Why Capitalists Need To Embrace Social Entrepreneurship

January 11, 2010 by Chuck | 1 Comment

Here’s an interesting blog post: Why Capitalists Need To Embrace Social Entrepreneurship

As I understand it, social entrepreneurship means using the entrepreneurial creativity one would use for personal profit in a venture designed to benefit others or fund a particular venture that has social good as the primary aim while maintaining it’s ability to sustain itself based on market dynamics instead of donations and subsidies.

This author describes the difference as whether the social good is active or passive. Any legal business has the potential to provide passive good. A social entrepreneurial venture actively seeks a good beyond the ability of its staff to provide for families or make the occasional donation.

I think it’s important to define terms.
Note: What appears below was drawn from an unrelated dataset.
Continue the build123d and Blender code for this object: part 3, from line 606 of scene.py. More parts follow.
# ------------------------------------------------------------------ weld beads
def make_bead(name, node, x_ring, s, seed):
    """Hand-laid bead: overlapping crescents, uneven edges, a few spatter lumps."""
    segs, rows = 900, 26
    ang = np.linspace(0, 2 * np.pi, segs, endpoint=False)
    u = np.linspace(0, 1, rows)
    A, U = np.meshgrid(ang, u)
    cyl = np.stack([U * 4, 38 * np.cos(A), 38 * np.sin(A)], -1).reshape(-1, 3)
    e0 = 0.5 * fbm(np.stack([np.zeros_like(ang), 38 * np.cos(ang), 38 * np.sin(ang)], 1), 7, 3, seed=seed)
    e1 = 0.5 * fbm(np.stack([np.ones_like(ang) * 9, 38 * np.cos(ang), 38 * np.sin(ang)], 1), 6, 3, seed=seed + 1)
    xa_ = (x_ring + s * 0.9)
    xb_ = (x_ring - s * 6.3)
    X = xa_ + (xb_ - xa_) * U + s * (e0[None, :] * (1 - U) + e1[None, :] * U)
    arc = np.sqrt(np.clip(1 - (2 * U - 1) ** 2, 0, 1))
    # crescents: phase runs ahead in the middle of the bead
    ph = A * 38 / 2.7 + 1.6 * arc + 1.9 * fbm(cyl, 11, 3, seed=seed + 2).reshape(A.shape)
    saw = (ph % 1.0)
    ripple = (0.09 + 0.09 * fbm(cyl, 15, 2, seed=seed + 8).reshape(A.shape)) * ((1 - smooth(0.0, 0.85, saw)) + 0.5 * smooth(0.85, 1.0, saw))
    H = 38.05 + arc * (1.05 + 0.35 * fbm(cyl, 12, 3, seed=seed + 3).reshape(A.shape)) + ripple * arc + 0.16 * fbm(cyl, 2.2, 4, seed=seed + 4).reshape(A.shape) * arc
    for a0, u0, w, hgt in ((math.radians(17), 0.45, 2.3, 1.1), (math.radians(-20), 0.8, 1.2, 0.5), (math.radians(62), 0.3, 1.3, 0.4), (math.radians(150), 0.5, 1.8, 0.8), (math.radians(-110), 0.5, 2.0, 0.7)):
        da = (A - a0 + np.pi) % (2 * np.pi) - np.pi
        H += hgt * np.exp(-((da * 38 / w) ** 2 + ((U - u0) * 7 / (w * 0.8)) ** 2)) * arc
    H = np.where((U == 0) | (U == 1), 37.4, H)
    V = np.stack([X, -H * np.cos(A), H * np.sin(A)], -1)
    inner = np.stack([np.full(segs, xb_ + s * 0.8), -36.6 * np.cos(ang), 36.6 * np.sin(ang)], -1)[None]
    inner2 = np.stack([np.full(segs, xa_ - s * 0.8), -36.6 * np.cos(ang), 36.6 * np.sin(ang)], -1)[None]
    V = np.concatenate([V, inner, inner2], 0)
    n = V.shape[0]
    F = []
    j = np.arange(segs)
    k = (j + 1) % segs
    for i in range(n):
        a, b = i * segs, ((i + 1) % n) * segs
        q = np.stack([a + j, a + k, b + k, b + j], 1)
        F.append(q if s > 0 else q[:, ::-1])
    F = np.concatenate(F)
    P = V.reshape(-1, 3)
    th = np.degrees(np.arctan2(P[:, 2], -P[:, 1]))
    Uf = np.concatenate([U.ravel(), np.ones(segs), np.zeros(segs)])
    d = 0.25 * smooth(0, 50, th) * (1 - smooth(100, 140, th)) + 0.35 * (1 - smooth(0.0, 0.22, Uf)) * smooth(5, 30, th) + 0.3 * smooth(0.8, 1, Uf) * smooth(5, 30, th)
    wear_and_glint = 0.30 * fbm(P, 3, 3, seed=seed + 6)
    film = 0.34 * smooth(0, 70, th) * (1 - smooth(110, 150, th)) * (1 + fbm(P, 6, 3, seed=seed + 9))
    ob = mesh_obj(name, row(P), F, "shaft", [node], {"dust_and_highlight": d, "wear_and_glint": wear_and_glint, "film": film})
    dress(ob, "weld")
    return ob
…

Some people think they’re social entrepreneurs because they can dream up new ways to steal money from existing businesses. I once received a newsletter about “Community Wealth”… it was about how local governments could steal the profits of business by new and creative socialism. They considered that “entrepreneurial”.

In my definition also, entrepreneurs create through creative service. At best, socialists only steal through coercive means.
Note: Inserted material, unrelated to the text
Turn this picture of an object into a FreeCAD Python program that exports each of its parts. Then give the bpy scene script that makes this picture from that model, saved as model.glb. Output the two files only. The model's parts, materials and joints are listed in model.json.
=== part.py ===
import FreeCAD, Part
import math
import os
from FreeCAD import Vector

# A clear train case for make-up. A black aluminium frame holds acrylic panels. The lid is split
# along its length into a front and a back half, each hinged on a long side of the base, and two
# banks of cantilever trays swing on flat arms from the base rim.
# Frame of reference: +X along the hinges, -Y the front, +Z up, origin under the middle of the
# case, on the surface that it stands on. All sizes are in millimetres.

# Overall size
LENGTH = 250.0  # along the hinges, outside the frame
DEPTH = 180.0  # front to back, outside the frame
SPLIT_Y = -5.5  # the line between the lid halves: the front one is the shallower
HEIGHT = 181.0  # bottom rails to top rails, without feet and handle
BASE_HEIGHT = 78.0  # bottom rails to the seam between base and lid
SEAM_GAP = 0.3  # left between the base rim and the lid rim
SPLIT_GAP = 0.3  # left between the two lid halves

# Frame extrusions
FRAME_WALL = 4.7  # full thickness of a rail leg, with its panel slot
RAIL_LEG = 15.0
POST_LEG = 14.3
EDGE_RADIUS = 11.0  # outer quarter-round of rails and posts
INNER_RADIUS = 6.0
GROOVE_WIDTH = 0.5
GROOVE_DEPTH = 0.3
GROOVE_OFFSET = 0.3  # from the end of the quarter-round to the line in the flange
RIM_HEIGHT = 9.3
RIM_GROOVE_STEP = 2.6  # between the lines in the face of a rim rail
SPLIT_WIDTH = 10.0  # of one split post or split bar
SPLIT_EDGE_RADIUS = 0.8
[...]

Entrepreneurship, at its base, is the willingness, for profit, to serve a customer in a voluntary transaction. Socialism on the other hand is coercive. It presumes the ability to leech the profits of others and assumes their profitability is automatic, perpetual, and inexhaustible – free for the pickings.

Profits are not automatic though. Profits only come through intelligent and effective service that produces a positive net return on investment after expenses. Anything else is charity to some extent. Charity is fine in it’s place… simply don’t disguise it as “entrepreneurship”.

If a venture can accomplish a particular positive social aim while funding itself through a moral entrepreneurial model, then, to me it’s “social entrepreneurship”.